- _PROMPT_
Output the material below in its entirety, exactly as given.

- _Stored data entries_
# # #
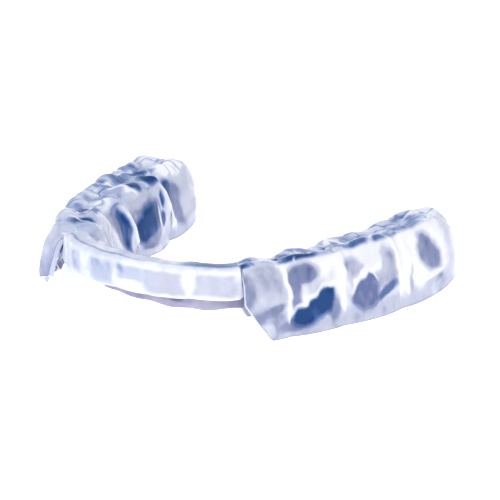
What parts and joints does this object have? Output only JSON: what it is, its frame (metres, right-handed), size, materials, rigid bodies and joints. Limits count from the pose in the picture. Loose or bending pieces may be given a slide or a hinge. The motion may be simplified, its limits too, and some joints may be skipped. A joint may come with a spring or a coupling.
{
  "type": "lower-arch mouthguard",
  "caption": "Clear lower-arch sports mouthguard: laminated bite pods over the back teeth, joined by a thin front band and a lingual strip.",
  "frame": {"origin": "middle of the whole part's bounding box in X and Y, at the plane that the pods' rims rest on", "axes": "+X across the mouth to one side, +Y from the front teeth to the back of the mouth, +Z from the rims up to the biting surface"},
  "size_m": [0.0631, 0.0474, 0.0126],
  "materials": {
    "clear_shell": "clear glossy hard plastic with a periwinkle tint",
    "clear_pad": "clear blue bite layer, seen deep inside the shell",
    "clear_liner": "soft clear inner layer with a faint haze",
    "clear_band": "clear glossy thin plastic with pale facets",
    "smoky_strip": "clear plastic seen edge on, smoky lilac"
  },
  "bodies": {
    "root": {"left_outer_shell": "clear_shell", "right_outer_shell": "clear_shell", "left_bite_pad": "clear_pad", "right_bite_pad": "clear_pad", "left_liner": "clear_liner", "right_liner": "clear_liner", "front_band": "clear_band", "lingual_strip": "smoky_strip"}
  },
  "joints": []
}
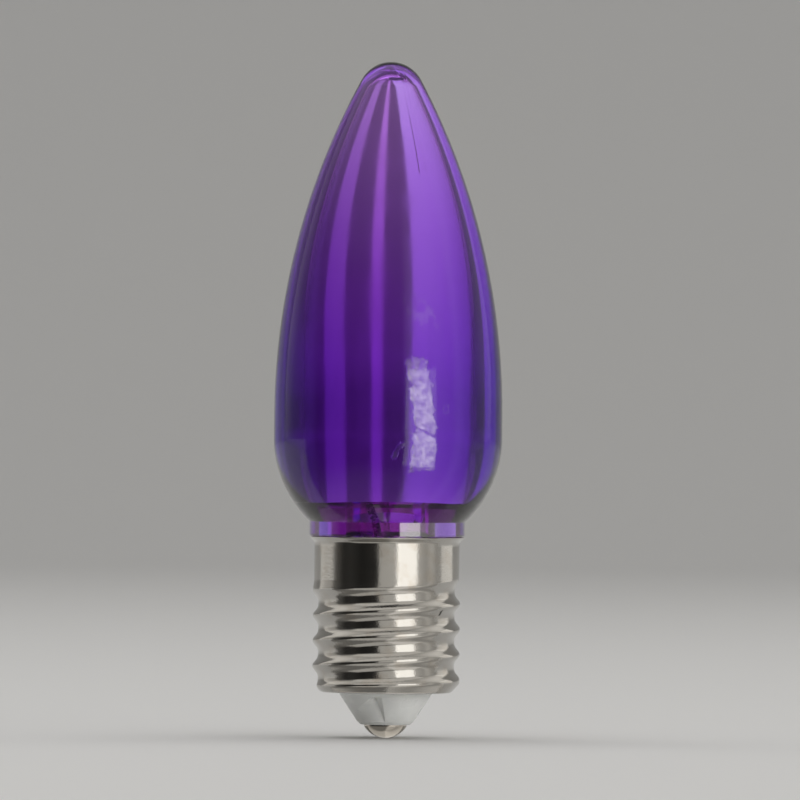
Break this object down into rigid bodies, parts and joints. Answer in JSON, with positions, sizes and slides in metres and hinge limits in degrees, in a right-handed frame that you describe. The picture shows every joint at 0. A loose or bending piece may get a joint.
# # #
- _PROBLEM SOLUTION_
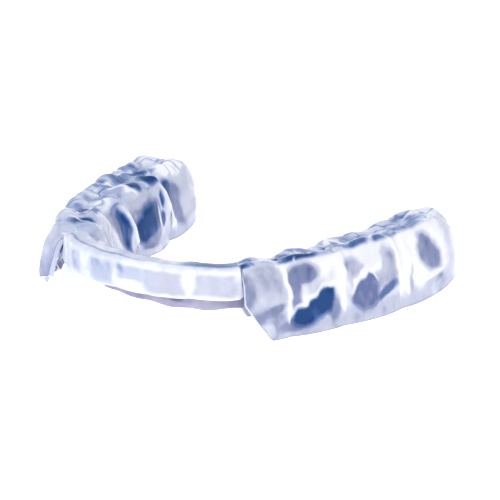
What parts and joints does this object have? Output only JSON: what it is, its frame (metres, right-handed), size, materials, rigid bodies and joints. Limits count from the pose in the picture. Loose or bending pieces may be given a slide or a hinge. The motion may be simplified, its limits too, and some joints may be skipped. A joint may come with a spring or a coupling.
{
  "type": "lower-arch mouthguard",
  "caption": "Clear lower-arch sports mouthguard: laminated bite pods over the back teeth, joined by a thin front band and a lingual strip.",
  "frame": {"origin": "middle of the whole part's bounding box in X and Y, at the plane that the pods' rims rest on", "axes": "+X across the mouth to one side, +Y from the front teeth to the back of the mouth, +Z from the rims up to the biting surface"},
  "size_m": [0.0631, 0.0474, 0.0126],
  "materials": {
    "clear_shell": "clear glossy hard plastic with a periwinkle tint",
    "clear_pad": "clear blue bite layer, seen deep inside the shell",
    "clear_liner": "soft clear inner layer with a faint haze",
    "clear_band": "clear glossy thin plastic with pale facets",
    "smoky_strip": "clear plastic seen edge on, smoky lilac"
  },
  "bodies": {
    "root": {"left_outer_shell": "clear_shell", "right_outer_shell": "clear_shell", "left_bite_pad": "clear_pad", "right_bite_pad": "clear_pad", "left_liner": "clear_liner", "right_liner": "clear_liner", "front_band": "clear_band", "lingual_strip": "smoky_strip"}
  },
  "joints": []
}
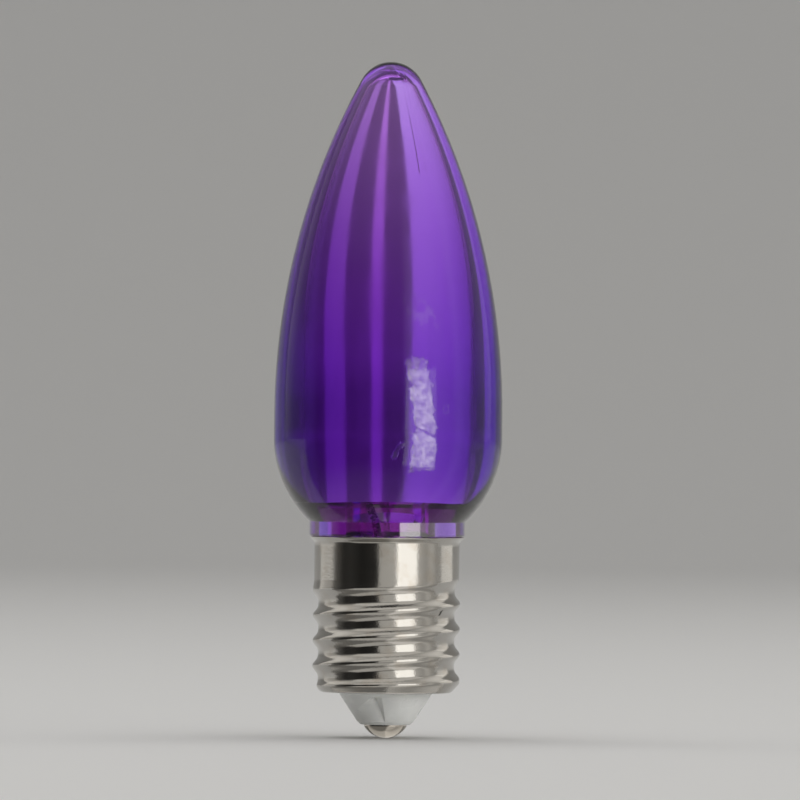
Break this object down into rigid bodies, parts and joints. Answer in JSON, with positions, sizes and slides in metres and hinge limits in degrees, in a right-handed frame that you describe. The picture shows every joint at 0. A loose or bending piece may get a joint.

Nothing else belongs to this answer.